Its just one of those things where no matter what people say, it doesn’t make things better. I feel lost, like I have no direction in life. Sure, I’m at uni finishing my degree but even that’s a wasted endeavor because I’m not even trying. I have no motivation to study, I rarely went to class the second half of the semester, and I’m tired all of the time; my muscles feel weak. It’s taken a toll on my body including my emotional well being, my personal relationships with friends, family and of course Jindy. It’s been 11 days and I’ve got it again.

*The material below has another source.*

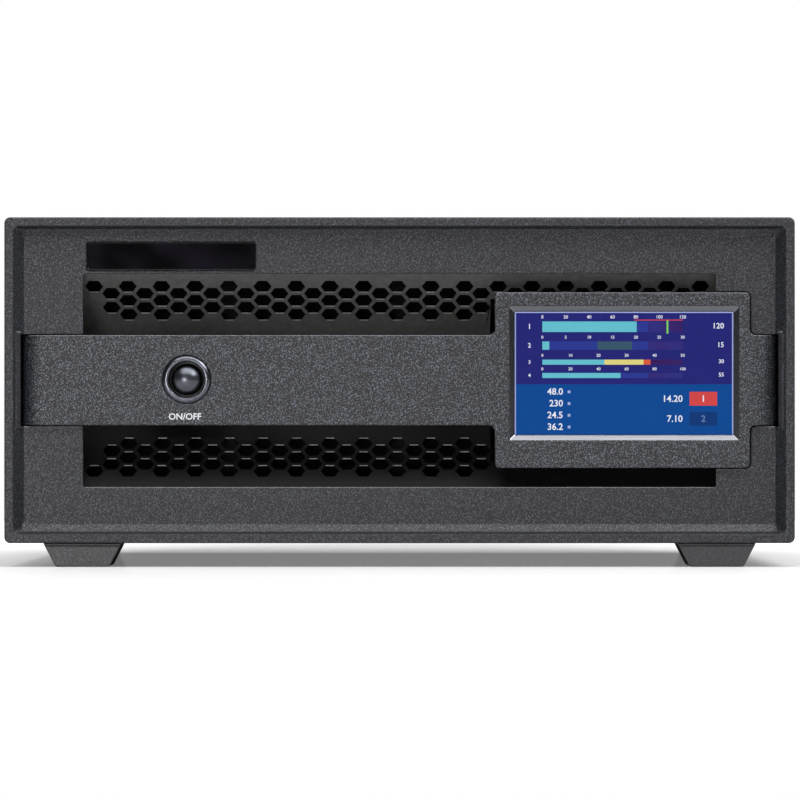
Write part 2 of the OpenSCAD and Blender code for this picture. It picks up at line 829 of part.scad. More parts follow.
module fan_frame() {
    color("#202124") difference() {
        union() {
            difference() {
                translate([-fan_w / 2, -fan_w / 2, 0]) cube([fan_w, fan_w, fan_t]);
                translate([0, 0, -1]) cylinder(r = fan_bore_r, h = fan_t + 2);
            }
            translate([0, 0, fan_t - 3]) cylinder(r = fan_hub_r, h = 2.6);
            translate([0, 0, 8]) cylinder(r = 4.5, h = fan_t - 9);
            for (k = [0 : 3]) rotate([0, 0, 45 + 90 * k])
                translate([0, -1.6, fan_t - 3]) cube([fan_bore_r + 1, 3.2, 2.6]);
        }
        for (sx = [-1, 1], sy = [-1, 1])
            translate([sx * fan_hole, sy * fan_hole, -1]) cylinder(r = 2.15, h = fan_t + 2);
        translate([0, 0, 7]) cylinder(r = fan_shaft_r + 0.05, h = 14);
    }
}

module fan_rotor() {
    hub_top = fan_t - 3.6;
    color("#2a2b2f") {
        difference() {
            translate([0, 0, 2]) cylinder(r = fan_hub_r - 0.5, h = hub_top - 2);
            translate([0, 0, 4]) cylinder(r = fan_hub_r - 2.5, h = fan_t);
        }
        translate([0, 0, 3]) cylinder(r = fan_shaft_r, h = 17);
        intersection() {
            difference() {
                translate([0, 0, 2.5]) cylinder(r = fan_bore_r - 0.8, h = hub_top - 3);
                translate([0, 0, 2]) cylinder(r = fan_hub_r - 1, h = hub_top);
            }
            union() for (k = [0 : fan_blades - 1]) rotate([0, 0, k * 360 / fan_blades])
                translate([fan_bore_r / 2, 0, hub_top / 2 + 1]) rotate([52, 0, 0])
                    cube([fan_bore_r + 6, 40, 1.6], center = true);
        }
    }
}

module fan_frame_left() { at_fan(fan_left_x) fan_frame(); }
module fan_rotor_left() { at_fan(fan_left_x) fan_rotor(); }
module fan_frame_right() { at_fan(fan_right_x) fan_frame(); }
module fan_rotor_right() { at_fan(fan_right_x) fan_rotor(); }

module fan_guards() {
    wire_r = 0.8;
    color("#c2c5c8") for (x = [fan_left_x, fan_right_x])
        translate([x, panel_out, fan_z]) rotate([-90, 0, 0]) {
            for (r = guard_rings) translate([0, 0, 2.4]) rotate_extrude()
                translate([r, 0]) circle(wire_r);
            for (k = [0 : 3]) rotate([0, 0, 45 + 90 * k]) {
                translate([9, 0, wire_r + 0.1]) rotate([0, 90, 0])
                    cylinder(r = wire_r, h = fan_hole * sqrt(2) - 12);
                difference() {
                    translate([fan_hole * sqrt(2), 0, 0.05]) cylinder(r = 4.2, h = 1.6);
                    translate([fan_hole * sqrt(2), 0, -1]) cylinder(r = 2.2, h = 4);
                }
            }
        }
}

module fan_screws() {
    color("#c9cbcd") for (x = [fan_left_x, fan_right_x], sx = [-1, 1], sz = [-1, 1])
        pan_screw(x + sx * fan_hole, fan_z + sz * fan_hole, panel_out + 1.7, 16, -1, 2);
}

// Supply

module supply_case() {
    width = supply_x[1] - supply_x[0];
    color("#9a9da1") difference() {
        translate([(supply_x[0] + supply_x[1]) / 2, 0, 0]) run(supply_y[0], supply_y[1])
            difference() {
                arch(width, floor_top, supply_top, 3);
                translate([0, 1]) arch(width - 2.4, floor_top, supply_top - 2.2, 1.8);
            }
        for (i = [0 : 19], row = [0, 1])
            block([-case_w, supply_y[0] + 12 + i * 9, 28 + row * 34],
                  [supply_x[0] + 10, supply_y[0] + 16 + i * 9, 56 + row * 34]);
    }
}

module supply_board() {
    color("#1f5a3a") {
        block([supply_x[0] + 4, supply_y[0] + 4, supply_board_low],
              [supply_x[1] - 4, supply_y[1] - 4, supply_board_top]);
        for (x = [supply_x[0] + 9, supply_x[1] - 9], y = [supply_y[0] + 9, supply_y[1] - 9])
            translate([x, y, floor_top + 1]) cylinder(r = 3, h = supply_board_low - floor_top - 0.9);
    }
}

module supply_transformer() {
    color("#3c3a34") translate([supply_x[0] + 40, -20, supply_board_top]) {
        difference() {
            translate([-24, -28, 0]) cube([48, 56, 44]);
            translate([-14, -29, 8]) cube([28, 58, 28]);
        }
        translate([-14, -20, 8]) cube([28, 40, 28]);
    }
}

module supply_capacitors() {
    color("#26262b") for (x = [supply_x[0] + 24, supply_x[0] + 54], y = [-100, -70, 48])
        translate([x, y, supply_board_top]) cylinder(r = 12.5, h = 46);
}

module mains_filter() {
    color("#b9bcc0") block([inlet_x - 24, 90, floor_top], [inlet_x + 24, 138, floor_top + 38]);
}

// Control and rear connections

module control_board() {
    color("#1f5a3a") {
        block([-72, 100, board_z], [90, panel_in - 2, board_top]);
        for (x = [-66, 20, 84]) translate([x, 130, duct_top])
            cylinder(r = 3, h = board_z - duct_top + 0.1);
        for (p = [[-40, 112], [10, 118], [52, 110]])
            block([p[0], p[1], board_top], [p[0] + 16, p[1] + 16, board_top + 2.2]);
    }
}

module network_jack() {
    color("#b9bcc0") difference() {
        block([lan_x - 8, panel_out - 20.6, board_top], [lan_x + 8, panel_out + 0.4, board_top + 13.4]);
        run(panel_out - 12, panel_out + 1, lan_x, board_top + 7.4) {
            square([11.8, 7], center = true);
            translate([-3, -5.6]) square([6, 4]);
        }
    }
}

module accessory_port() {
    color("#b9bcc0") difference() {
        union() {
            run(panel_out, panel_out + 1, port_x, jack_z) rrect(39.2, 12.5, 1);
            run(panel_in - 8, panel_out + 6.2, port_x, jack_z) rrect(25, 8.4, 2);
            block([port_x - 14, panel_in - 10, board_top], [port_x + 14, panel_in - 0.5, board_top + 12]);
        }
        for (i = [0 : 7]) rod(0.7, port_x - 9.7 + i * 2.77, jack_z + 1.42, panel_out, panel_out + 7);
        for (i = [0 : 6]) rod(0.7, port_x - 8.3 + i * 2.77, jack_z - 1.42, panel_out, panel_out + 7);
        for (s = [-1, 1])
            rod(screw_r + hole_play, port_x + s * port_screw, jack_z, panel_in - 3, panel_out + 3);
    }
}

module keying_jacks() {
    color("#c9cbcd") for (x = key_xs) difference() {
        union() {
            rod(key_r, x, jack_z, panel_in - 1, panel_out + key_reach);
            rod(6, x, jack_z, panel_out, panel_out + 1);
            block([x - 5, panel_in - 12, board_top], [x + 5, panel_in - 0.2, board_top + 12.6]);
        }
        rod(1.65, x, jack_z, panel_out, panel_out + 10);
        turned_y(x, jack_z, panel_out + 1.5) translate([2.5, 0]) square([0.9, 9]);
    }
}

module rf_sockets() {
    color("#c9cbcd") for (x = socket_xs, z = socket_zs) difference() {
        union() {
            run(panel_out, panel_out + socket_flange_t, x, z) rrect(25.4, 25.4, 1.5);
            rod(socket_r, x, z, panel_in - 4, socket_end);
            rod(1.6, x, z, panel_in - 12, panel_in);
        }
        rod(2, x, z, socket_end - 9, socket_end + 1);
        turned_y(x, z, socket_end - 3) translate([2.9, 0]) square([3.5, 4]);
        for (sx = [-1, 1], sz = [-1, 1])
            rod(screw_r + hole_play, x + sx * socket_screw, z + sz * socket_screw,
                panel_out - 1, panel_out + 3);
    }
}

module ground_terminal() {
    shoulder = panel_out + washer_t + nut_t;
    color("#c9cbcd") {
        rod(stud_neck_r, ground_x, ground_z, panel_in - 12, shoulder + 0.1);
        rod(stud_r, ground_x, ground_z, shoulder, y_rear + rear_reach);
        for (y = [panel_in - nut_t, panel_out + washer_t]) difference() {
            rod(nut_r, ground_x, ground_z, y, y + nut_t, $fn = 6);
            rod(stud_neck_r + thread_play, ground_x, ground_z, y - 1, y + nut_t + 1);
        }
        difference() {
            rod(nut_r + 0.4, ground_x, ground_z, panel_out, panel_out + washer_t);
            rod(stud_neck_r + hole_play, ground_x, ground_z, panel_out - 1, panel_out + 2);
        }
    }
}

module mains_inlet() {
    color("#1b1b1d") difference() {
        union() {
            run(panel_out, panel_out + 3, inlet_x, inlet_z) rrect(56, 31, 4);
            run(panel_in - 20, panel_out + 0.5, inlet_x, inlet_z) rrect(34, 26, 2);
        }
        run(panel_out - 14, panel_out + 4, inlet_x, inlet_z) rrect(inlet_cavity[0], inlet_cavity[1], 2);
        for (s = [-1, 1])
            rod(screw_r + hole_play, inlet_x + s * inlet_screw, inlet_z, panel_out - 1, panel_out + 4);
        for (p = pin_places)
            run(panel_in - 30, panel_out, inlet_x + p[0], inlet_z + p[1]) square([8.1, 2.1], center = true);
    }
}

module inlet_pins() {
    color("#d8c58a") for (p = pin_places)
        run(panel_in - 24, panel_out + (p[0] == 0 ? 1 : -0.5), inlet_x + p[0], inlet_z + p[1])
            square([8, 2], center = true);
}

module mains_switch_body() {
    color("#1b1b1d") difference() {
        union() {
            run(panel_out, panel_out + 1.8, switch_x, switch_z) rrect(24, 34, 1);
            run(panel_in - 16, panel_out + 0.5, switch_x, switch_z) square([20, 30], center = true);
        }
        run(panel_in - 8, panel_out + 3, switch_x, switch_z) square([15, 26], center = true);
        translate([switch_x, rocker_pivot_y, switch_z]) rotate([0, 90, 0])
            cylinder(r = 1.65, h = 18, center = true);
    }
}

// The rocker stands at off: its lower half is pressed in
module mains_rocker() {
    half = 11.5;
    front = 6;
    color("#17171a") translate([switch_x, rocker_pivot_y, switch_z]) rotate([-rocker_tilt, 0, 0]) {
        rotate([90, 0, 90]) translate([0, 0, -7]) linear_extrude(14)
            polygon([[-2, -half + 2], [front + half * tan(rocker_tilt), -half], [front, 0],
                     [front + half * tan(rocker_tilt), half], [-2, half - 2], [-4, 0]]);
        rotate([0, 90, 0]) cylinder(r = 1.6, h = 17, center = true);
    }
}

// A coax from a socket's rear pin: along, through a right-angle block, down to the filter board
module coax(x, z, column_y) {
    cable_r = 2.3;
    elbow = 7;
    rod(cable_r, x, z, column_y, panel_in - 12.1);
    translate([x, column_y, filter_top + 5]) cylinder(r = cable_r, h = z - filter_top - 5);
    translate([x, column_y, z]) cube(elbow, center = true);
    translate([x, column_y, filter_top + 3]) cube([8, 8, 6], center = true);
}

module internal_cables() {
    color("#1d1d20") {
        for (x = socket_xs) {
            coax(x, socket_zs[0], filter_y[1] - 9);
            coax(x, socket_zs[1], filter_y[1] - 23);
        }
        start = y_front + lens_d + lens_t + module_t + 0.8 + board_t;
        low_x = bezel_x - ribbon_w / 2;
        high_x = bezel_x + ribbon_w / 2;
        block([low_x, start, z_mid - 0.4], [high_x, ribbon_ys[0], z_mid + 0.4]);
        block([low_x, ribbon_ys[0] - 0.8, z_mid - 0.4], [high_x, ribbon_ys[0], ribbon_z]);
        block([low_x, ribbon_ys[0] - 0.8, ribbon_z - 0.8], [high_x, ribbon_ys[1], ribbon_z]);
        block([low_x, ribbon_ys[1] - 0.8, board_top], [high_x, ribbon_ys[1], ribbon_z]);
    }
}

front_frame();
center_fascia();
upper_grille();
lower_grille();
badge_plate();
button_bezel();
button_cap();
button_spring();
button_switch();
button_board();
display_lens();
display_module();
display_board();
display_carrier();
front_subpanel();
fascia_posts();
front_screws();
bottom_chassis();
top_cover();
rear_panel();
cover_screws();
rear_screws();
foot_front_left();
foot_front_right();
foot_rear_left();
foot_rear_right();
foot_screws();
heatsink();
heat_spreader();
rf_board();
rf_transistors();
rf_transformers();
air_duct();
filter_board();
filter_inductors();
filter_relays();
filter_capacitors();
rf_shield();
fan_frame_left();
fan_rotor_left();
fan_frame_right();
fan_rotor_right();
fan_guards();
fan_screws();
supply_case();
supply_board();
supply_transformer();
supply_capacitors();
mains_filter();
control_board();
network_jack();
accessory_port();
keying_jacks();
rf_sockets();
ground_terminal();
mains_inlet();
inlet_pins();
mains_switch_body();
mains_rocker();
internal_cables();
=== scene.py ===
import json
import math

import bmesh
import bpy
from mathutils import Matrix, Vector


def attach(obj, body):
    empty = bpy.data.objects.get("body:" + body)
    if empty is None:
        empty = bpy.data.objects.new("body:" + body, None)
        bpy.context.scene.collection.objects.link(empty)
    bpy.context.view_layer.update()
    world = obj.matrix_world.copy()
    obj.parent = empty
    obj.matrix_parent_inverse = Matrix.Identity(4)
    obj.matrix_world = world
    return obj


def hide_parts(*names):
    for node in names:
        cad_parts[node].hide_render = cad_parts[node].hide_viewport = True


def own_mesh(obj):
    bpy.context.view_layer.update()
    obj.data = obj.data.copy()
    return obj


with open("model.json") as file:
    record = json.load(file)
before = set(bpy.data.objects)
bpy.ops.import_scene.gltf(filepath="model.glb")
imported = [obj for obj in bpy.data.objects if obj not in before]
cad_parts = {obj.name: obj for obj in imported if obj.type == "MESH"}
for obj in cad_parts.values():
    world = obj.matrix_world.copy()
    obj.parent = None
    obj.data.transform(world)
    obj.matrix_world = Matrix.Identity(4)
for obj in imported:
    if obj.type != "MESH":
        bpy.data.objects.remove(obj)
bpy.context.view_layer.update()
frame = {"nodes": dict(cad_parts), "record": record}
slotOf = {row["node"]: row["material_slot"] for row in frame["record"]["subparts"]}
bodyOf = {node: body for body, nodes in frame["record"]["behaviour"]["bodies"].items() for node in nodes}

mm = 0.001
rimY = -200  # front plane of the rim, in mm
midZ = 80.9  # middle height of the case, in mm
rearY = 184  # outer face of the rear panel, in mm
tiny = 0.01  # how near, in mm, counts as lying on a plane
roundedFrom, smoothBelow = 32, 38  # in degrees: sharper edges get a round, flatter ones look smooth


# Working with objects and edit mode

def deep(depth):
    return rimY + depth


def startFresh():
    active = bpy.context.view_layer.objects.active
    if active and active.mode != "OBJECT":
        bpy.ops.object.mode_set(mode="OBJECT")
    bpy.ops.object.select_all(action="DESELECT")


def choose(*pieces):
    startFresh()
    for piece in pieces:
        piece.select_set(True)
    bpy.context.view_layer.objects.active = pieces[0]


def edit(piece):
    choose(piece)
    bpy.ops.object.mode_set(mode="EDIT")


def selectAll():
    bpy.ops.mesh.select_all(action="SELECT")


def place(name):
    piece = bpy.context.object
    piece.name = piece.data.name = name
    bpy.ops.object.transform_apply(location=True, rotation=True, scale=True)
    return piece


def addBlock(name, low, high, tilt=0):
    startFresh()
    bpy.ops.mesh.primitive_cube_add(
        size=1, location=[(a + b) / 2 * mm for a, b in zip(low, high)],
        rotation=(math.radians(tilt), 0, 0), scale=[(b - a) * mm for a, b in zip(low, high)])
    return place(name)


# A block about (x, z), as wide and high as given, from yStart to yEnd
def addPlate(name, x, z, width, height, yStart, yEnd):
    return addBlock(name, (x - width / 2, yStart, z - height / 2), (x + width / 2, yEnd, z + height / 2))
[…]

This irregularity to my health has been going on all year. What started as something seemingly minor, its escalated and it’s like it doesn’t stop. No wonder I’m tired - my bodies working hard trying to fight this pest. It’s just an interfering monstrosity of a being! Anyway, I’ve seen the appropriate people and I can get it fixed soon enough – for quite a high price of course! Yet, something has to be done. I have an exam tomorrow that I’m totally unprepared for it and of course to my delight, this pest has impeccable timing, and has presented itself to me in time for my exam. YAY. . *rolls eyes*

I bought new bedding today, in time for summer and have completely changed my room. Kind of an early spring clean. I think that when my room is clean, something is wrong and it just doesn't feel right, but i know it will only stay like this until i get home tomorrow, then the jodie bomb will hit the house once again. 

Im really looking forward to my exams finishing. It will be complete me time with rest and relaxation. A hens night full of fun, dancing and laughter (perfect timing) and a wedding next saturday to top it all off seeing two of my most awesome friends come together as one family, with their little girl in tow :) Im definitely going to have to wipe my CF card to take many photos! 

You know i have a lot of positive things in my life yet i don't feel normal.

I just want to feel normal again and be appreciated for me.